Quinto: implementação de botões de pânico e câmeras de segurança, que está em processo de licitação.
Sexta: conjunto de ações menores para o aprimoramento de segurança nas escolas. Entre elas, está a capacitação de professores de como reagir em situações de atentado, seguindo o protocolo FEL (Fugir, Esconder e Lutar) e alinhando ao plano de contingência.
Para as escolas privadas de Blumenau, há a possibilidade de regulamentação e participação nos planos de contingência.
Protocolo FEL
Sobre o protocolo FEL, o comandante do 10º Batalhão de Polícia Militar de Blumenau, Márcio Alberto Filippi, em entrevista ao SCC10, relatou que aproximadamente 7 mil pessoas, diretamente ligadas aos educandários, já passaram pela capacitação. Além disso, ele relatou que a PMSC já realizou cerca de 8 mil visitas preventivas nas unidades de ensino de Blumenau.
O comandante destaca que algumas medidas as próprias escolas já estão tomando, como a construção de muros mais altos e seguranças privados. “Acredito que a segurança é um conjunto de coisas, que somadas, podem proporcionar tranquilidade às pessoas que deixam os seus filhos nos ambientes escolares”, ressaltou.
No âmbito estadual, a PMSC também atua nas escolas através da Rede de Segurança Escolar, que ocorre de forma permanente. Até o momento, 4.286 escolas, públicas e privadas, em 295 municípios, recebem o policiamento de forma programada dentro e fora do ambiente escolar. Dados do treinamento do protocolo FEL, em Santa Catarina, mostram que mais de 63 mil professores, 53 mil alunos e quase 5 mil policiais receberam a capacitação até o momento.
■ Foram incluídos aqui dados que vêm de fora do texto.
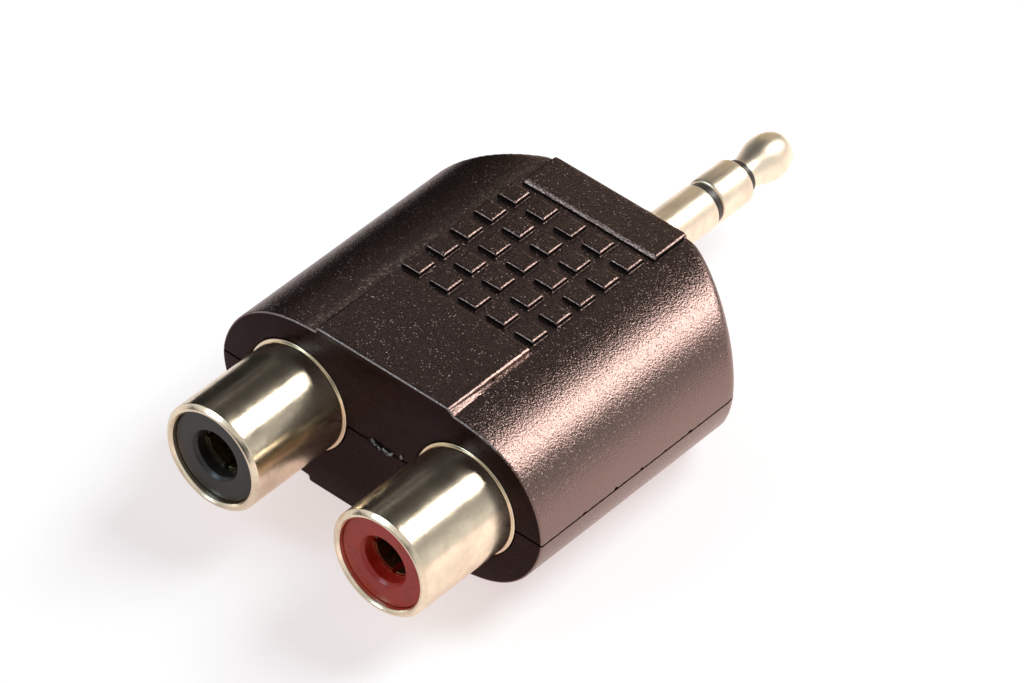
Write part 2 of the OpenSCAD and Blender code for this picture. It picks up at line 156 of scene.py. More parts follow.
# How far it lies behind the barrel's rim, and how thick its front wall is
INSULATOR_RECESS = 0.5
INSULATOR_FRONT = 1.2

# Plug; places along Y run from the nose face outwards
PLUG_R = 1.75
COLLAR_R = 2.9
COLLAR_L = 4.0
SLEEVE_END = 9.3
BAND_L = 0.6
RING_L = 3.3
TIP_L = 4.5
RING_START = SLEEVE_END + BAND_L
RING_END = RING_START + RING_L
TIP_START = RING_END + BAND_L
PLUG_FLANGE_R = 4.1
PLUG_FLANGE_BACK = -3.4
SLEEVE_BACK = -5.0
SLEEVE_BORE_R = 1.44
# The ring narrows to this radius over this length at its front
RING_NECK_R, RING_NECK_L = 1.42, 0.12
# Outer and inner radius of each inner layer, and where it ends behind the nose
REAR_TUBE_R, REAR_BORE_R, REAR_BACK = 1.42, 1.14, -5.4
RING_TUBE_R, RING_BORE_R, RING_BACK = 1.12, 0.87, -6.5
FRONT_TUBE_R, FRONT_BORE_R, FRONT_BACK = 0.85, 0.57, -7.2
ROD_R = 0.55
RIVET_R, RIVET_START, RIVET_END = 1.0, -8.0, -7.6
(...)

Já a Polícia Civil possui o protocolo Presente, criado pela instituição após estudos realizados por policiais civis nos EUA e em Israel, a pedido do Governo do Estado. Além disso, a PCSC também é responsável pela investigação e prevenção de possíveis casos que envolvam a segurança escolar. A Polícia Civil conta ainda com o Ciberlab para investigações complexas.